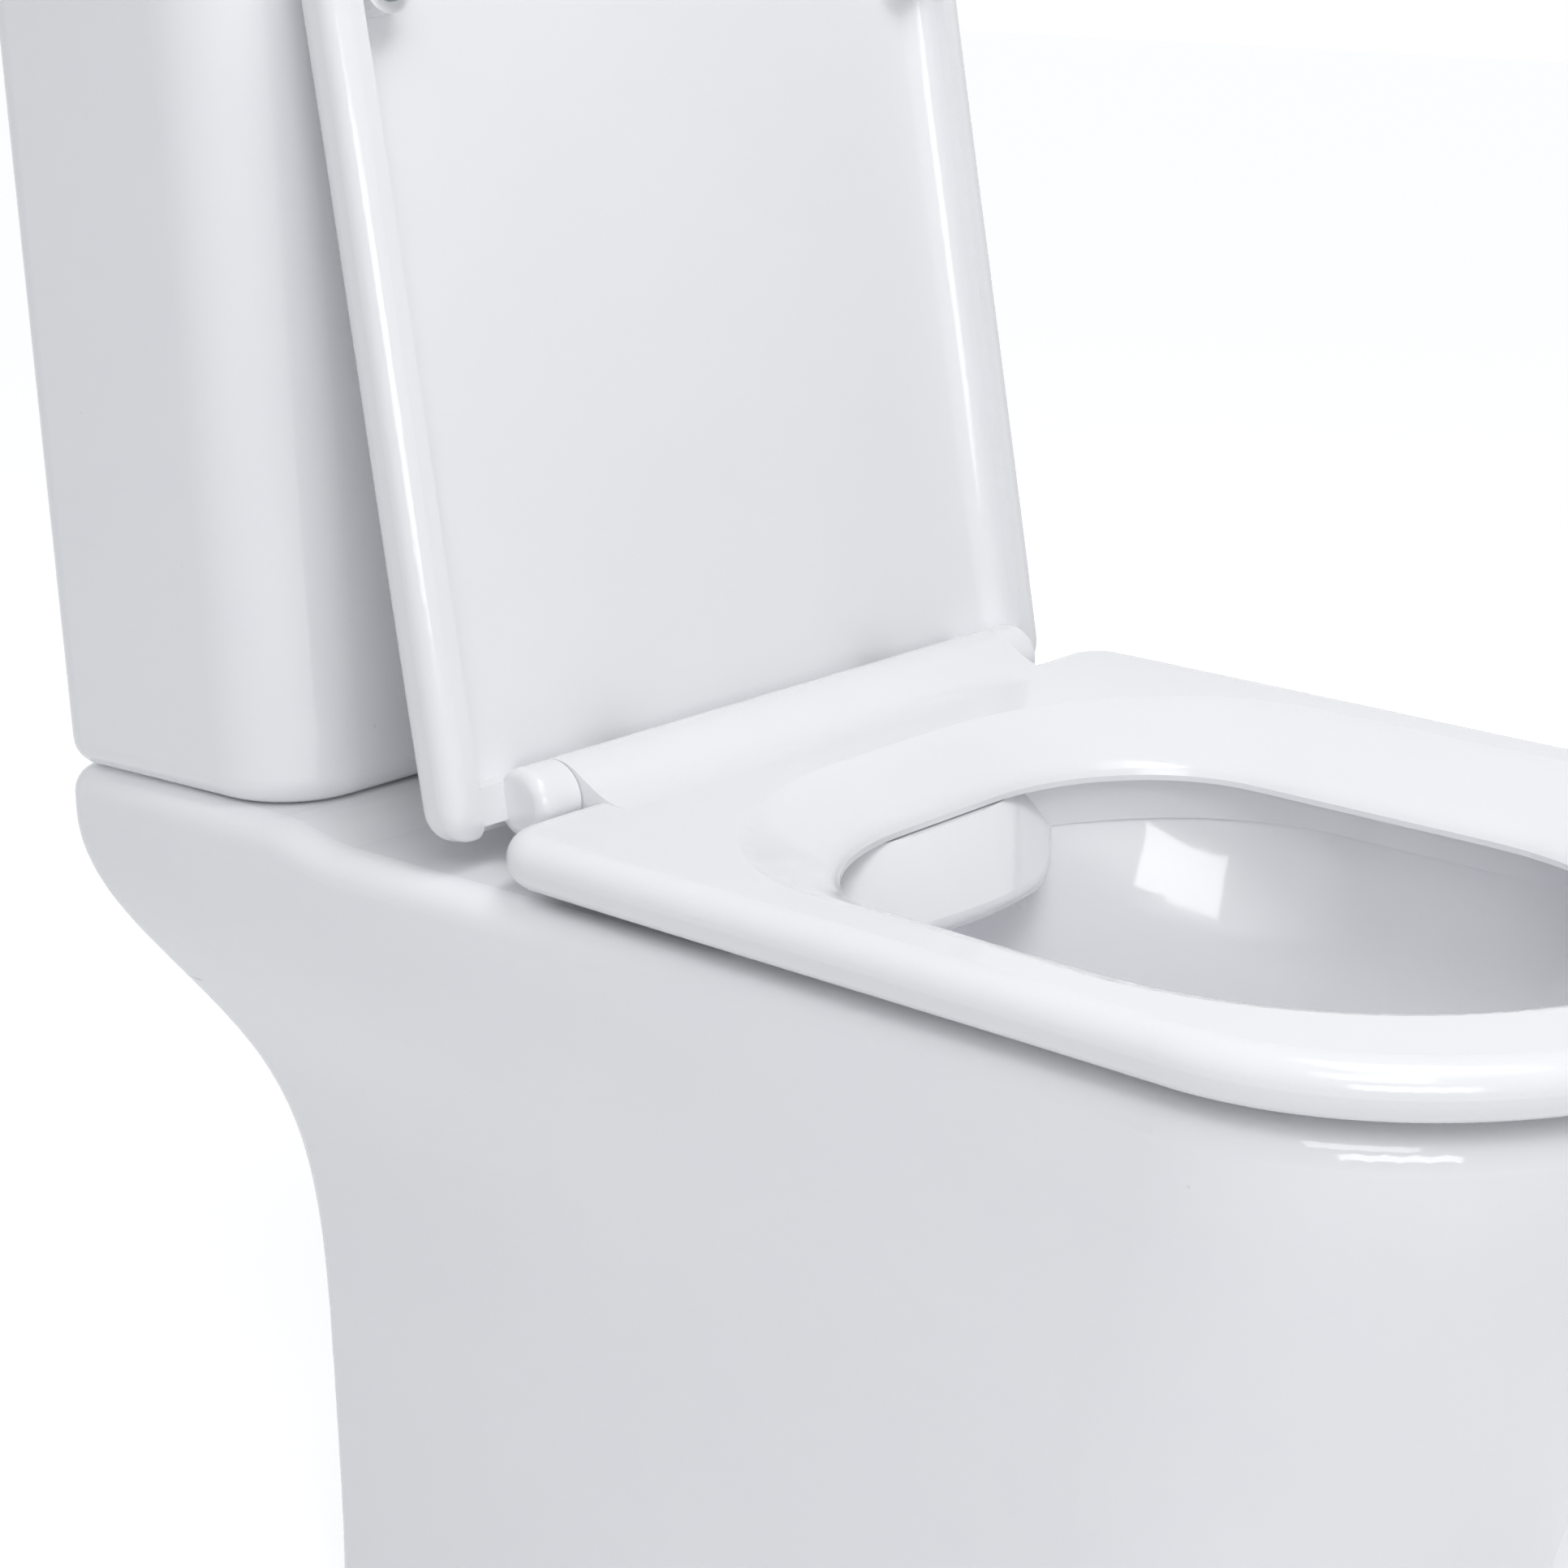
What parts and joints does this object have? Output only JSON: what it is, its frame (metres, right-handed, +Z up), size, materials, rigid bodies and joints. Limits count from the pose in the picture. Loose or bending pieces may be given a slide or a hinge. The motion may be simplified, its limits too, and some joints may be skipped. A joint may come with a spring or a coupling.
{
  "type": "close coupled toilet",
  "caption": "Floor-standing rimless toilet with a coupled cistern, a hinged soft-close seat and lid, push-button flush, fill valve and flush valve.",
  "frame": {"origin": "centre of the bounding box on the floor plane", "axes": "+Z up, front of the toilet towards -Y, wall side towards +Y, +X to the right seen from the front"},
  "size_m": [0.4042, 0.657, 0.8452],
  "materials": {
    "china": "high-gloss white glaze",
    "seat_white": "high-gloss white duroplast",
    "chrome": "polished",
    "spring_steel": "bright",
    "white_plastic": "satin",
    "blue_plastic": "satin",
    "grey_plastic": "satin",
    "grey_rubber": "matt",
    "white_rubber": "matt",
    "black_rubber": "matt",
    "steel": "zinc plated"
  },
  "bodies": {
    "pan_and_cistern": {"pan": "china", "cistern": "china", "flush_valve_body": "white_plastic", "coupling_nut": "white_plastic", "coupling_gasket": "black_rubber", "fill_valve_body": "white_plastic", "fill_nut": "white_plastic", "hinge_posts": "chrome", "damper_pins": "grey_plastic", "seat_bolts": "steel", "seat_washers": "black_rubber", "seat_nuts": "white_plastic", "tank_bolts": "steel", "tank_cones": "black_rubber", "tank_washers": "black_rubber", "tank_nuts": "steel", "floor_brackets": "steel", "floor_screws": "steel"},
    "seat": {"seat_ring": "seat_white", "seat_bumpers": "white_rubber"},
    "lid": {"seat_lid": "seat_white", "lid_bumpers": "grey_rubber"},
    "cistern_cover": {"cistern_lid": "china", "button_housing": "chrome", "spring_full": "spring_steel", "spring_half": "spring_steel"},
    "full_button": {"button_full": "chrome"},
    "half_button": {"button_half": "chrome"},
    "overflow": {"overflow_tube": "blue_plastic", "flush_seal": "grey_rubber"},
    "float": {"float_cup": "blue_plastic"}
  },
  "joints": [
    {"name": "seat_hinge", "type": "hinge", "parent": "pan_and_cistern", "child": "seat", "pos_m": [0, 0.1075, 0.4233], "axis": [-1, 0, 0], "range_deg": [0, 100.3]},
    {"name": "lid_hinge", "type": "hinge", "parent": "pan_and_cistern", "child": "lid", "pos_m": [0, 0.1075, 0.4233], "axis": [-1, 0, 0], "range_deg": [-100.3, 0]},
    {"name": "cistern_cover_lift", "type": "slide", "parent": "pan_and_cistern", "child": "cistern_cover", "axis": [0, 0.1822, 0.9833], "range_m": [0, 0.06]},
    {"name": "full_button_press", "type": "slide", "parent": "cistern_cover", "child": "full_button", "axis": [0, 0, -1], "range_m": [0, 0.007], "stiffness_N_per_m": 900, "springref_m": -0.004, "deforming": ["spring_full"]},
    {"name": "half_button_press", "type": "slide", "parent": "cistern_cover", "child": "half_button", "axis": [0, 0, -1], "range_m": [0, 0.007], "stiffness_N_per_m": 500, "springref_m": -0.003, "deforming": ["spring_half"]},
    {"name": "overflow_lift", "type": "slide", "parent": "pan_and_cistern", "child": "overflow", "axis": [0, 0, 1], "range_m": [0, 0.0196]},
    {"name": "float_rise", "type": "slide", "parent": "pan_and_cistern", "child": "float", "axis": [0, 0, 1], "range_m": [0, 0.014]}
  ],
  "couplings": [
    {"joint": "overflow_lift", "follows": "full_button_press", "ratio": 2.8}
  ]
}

+-------+

**THE REQUEST**. Copy every line verbatim.

**OUTPUT**.
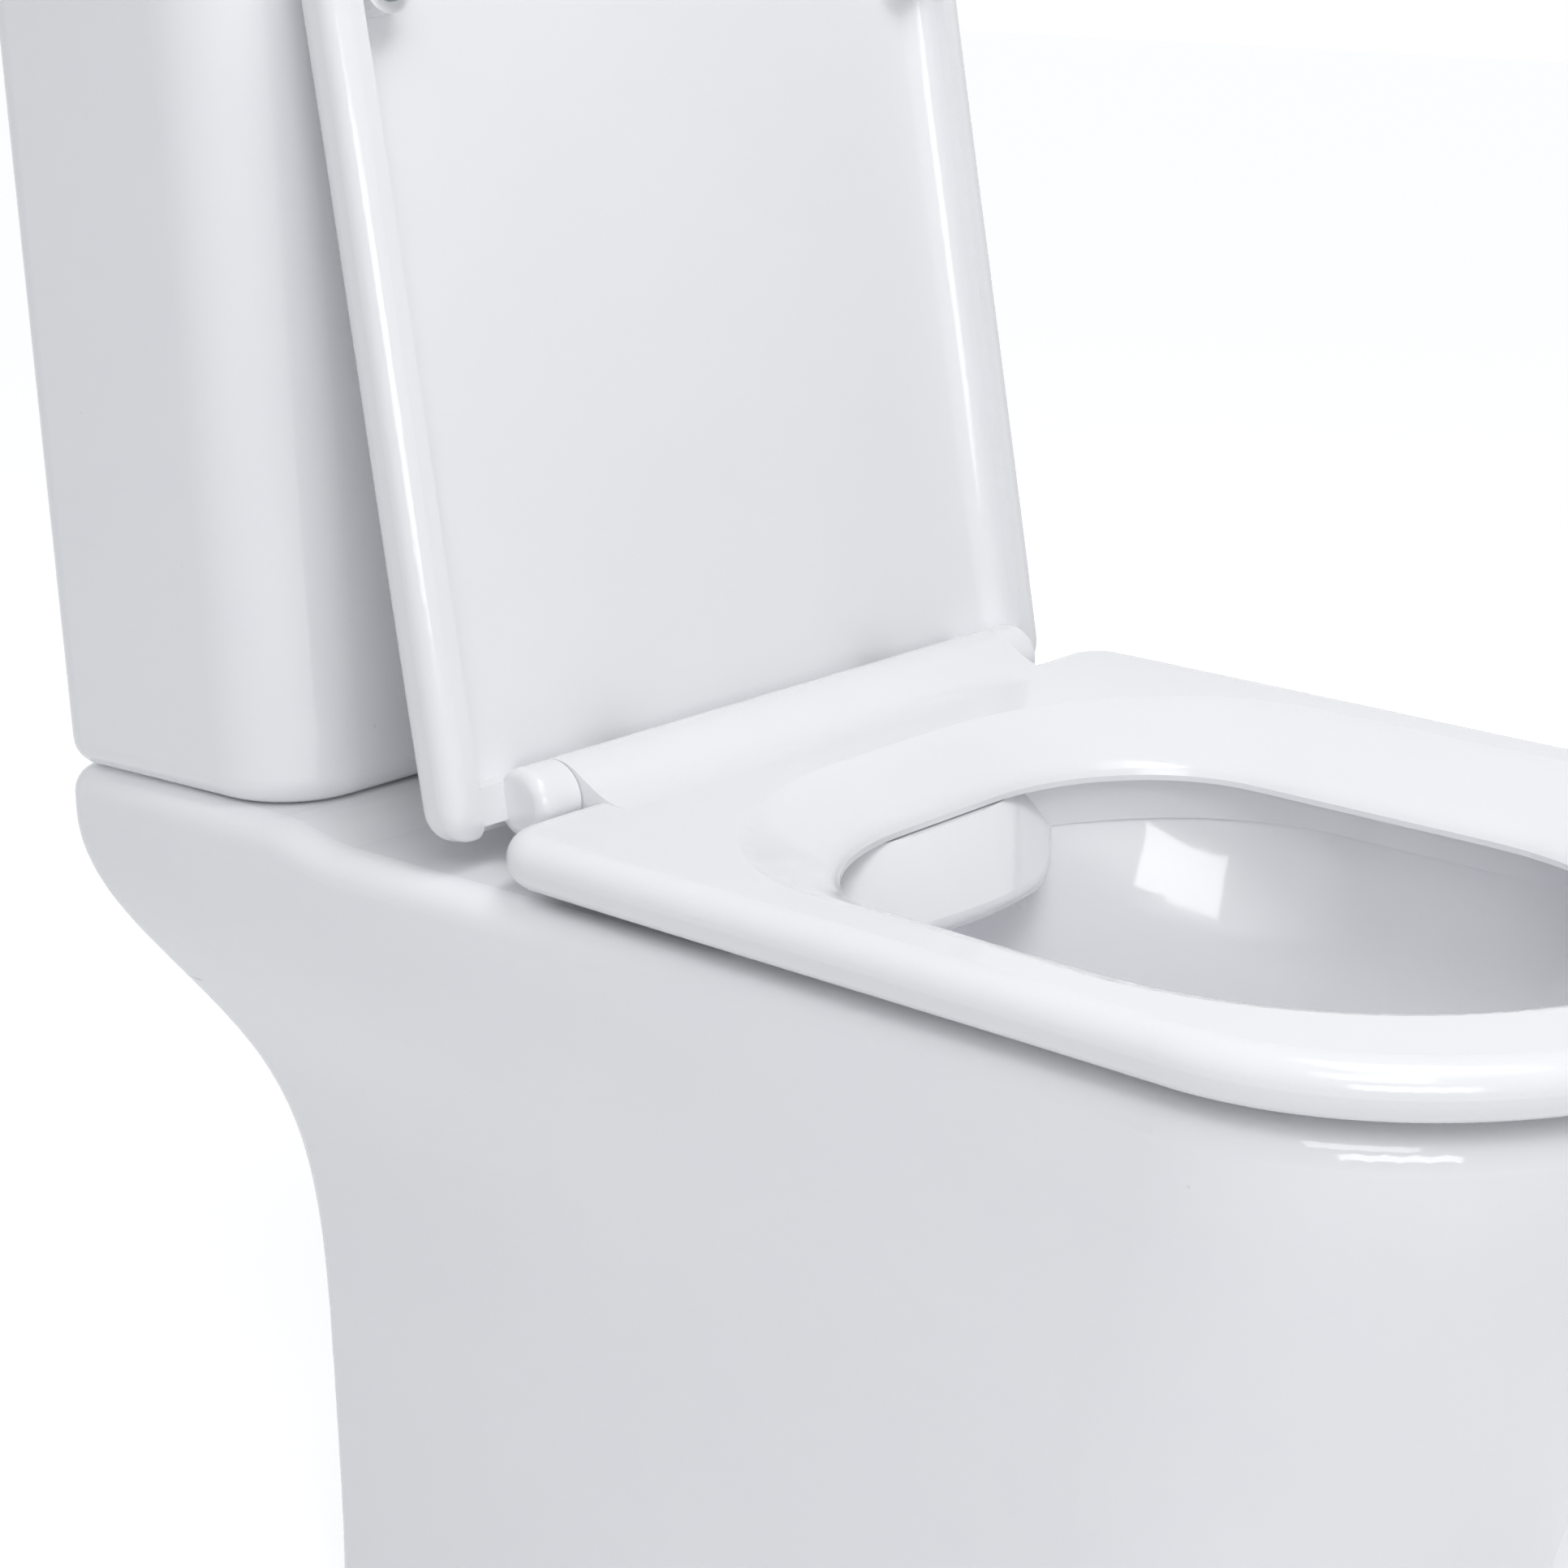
What parts and joints does this object have? Output only JSON: what it is, its frame (metres, right-handed, +Z up), size, materials, rigid bodies and joints. Limits count from the pose in the picture. Loose or bending pieces may be given a slide or a hinge. The motion may be simplified, its limits too, and some joints may be skipped. A joint may come with a spring or a coupling.
{
  "type": "close coupled toilet",
  "caption": "Floor-standing rimless toilet with a coupled cistern, a hinged soft-close seat and lid, push-button flush, fill valve and flush valve.",
  "frame": {"origin": "centre of the bounding box on the floor plane", "axes": "+Z up, front of the toilet towards -Y, wall side towards +Y, +X to the right seen from the front"},
  "size_m": [0.4042, 0.657, 0.8452],
  "materials": {
    "china": "high-gloss white glaze",
    "seat_white": "high-gloss white duroplast",
    "chrome": "polished",
    "spring_steel": "bright",
    "white_plastic": "satin",
    "blue_plastic": "satin",
    "grey_plastic": "satin",
    "grey_rubber": "matt",
    "white_rubber": "matt",
    "black_rubber": "matt",
    "steel": "zinc plated"
  },
  "bodies": {
    "pan_and_cistern": {"pan": "china", "cistern": "china", "flush_valve_body": "white_plastic", "coupling_nut": "white_plastic", "coupling_gasket": "black_rubber", "fill_valve_body": "white_plastic", "fill_nut": "white_plastic", "hinge_posts": "chrome", "damper_pins": "grey_plastic", "seat_bolts": "steel", "seat_washers": "black_rubber", "seat_nuts": "white_plastic", "tank_bolts": "steel", "tank_cones": "black_rubber", "tank_washers": "black_rubber", "tank_nuts": "steel", "floor_brackets": "steel", "floor_screws": "steel"},
    "seat": {"seat_ring": "seat_white", "seat_bumpers": "white_rubber"},
    "lid": {"seat_lid": "seat_white", "lid_bumpers": "grey_rubber"},
    "cistern_cover": {"cistern_lid": "china", "button_housing": "chrome", "spring_full": "spring_steel", "spring_half": "spring_steel"},
    "full_button": {"button_full": "chrome"},
    "half_button": {"button_half": "chrome"},
    "overflow": {"overflow_tube": "blue_plastic", "flush_seal": "grey_rubber"},
    "float": {"float_cup": "blue_plastic"}
  },
  "joints": [
    {"name": "seat_hinge", "type": "hinge", "parent": "pan_and_cistern", "child": "seat", "pos_m": [0, 0.1075, 0.4233], "axis": [-1, 0, 0], "range_deg": [0, 100.3]},
    {"name": "lid_hinge", "type": "hinge", "parent": "pan_and_cistern", "child": "lid", "pos_m": [0, 0.1075, 0.4233], "axis": [-1, 0, 0], "range_deg": [-100.3, 0]},
    {"name": "cistern_cover_lift", "type": "slide", "parent": "pan_and_cistern", "child": "cistern_cover", "axis": [0, 0.1822, 0.9833], "range_m": [0, 0.06]},
    {"name": "full_button_press", "type": "slide", "parent": "cistern_cover", "child": "full_button", "axis": [0, 0, -1], "range_m": [0, 0.007], "stiffness_N_per_m": 900, "springref_m": -0.004, "deforming": ["spring_full"]},
    {"name": "half_button_press", "type": "slide", "parent": "cistern_cover", "child": "half_button", "axis": [0, 0, -1], "range_m": [0, 0.007], "stiffness_N_per_m": 500, "springref_m": -0.003, "deforming": ["spring_half"]},
    {"name": "overflow_lift", "type": "slide", "parent": "pan_and_cistern", "child": "overflow", "axis": [0, 0, 1], "range_m": [0, 0.0196]},
    {"name": "float_rise", "type": "slide", "parent": "pan_and_cistern", "child": "float", "axis": [0, 0, 1], "range_m": [0, 0.014]}
  ],
  "couplings": [
    {"joint": "overflow_lift", "follows": "full_button_press", "ratio": 2.8}
  ]
}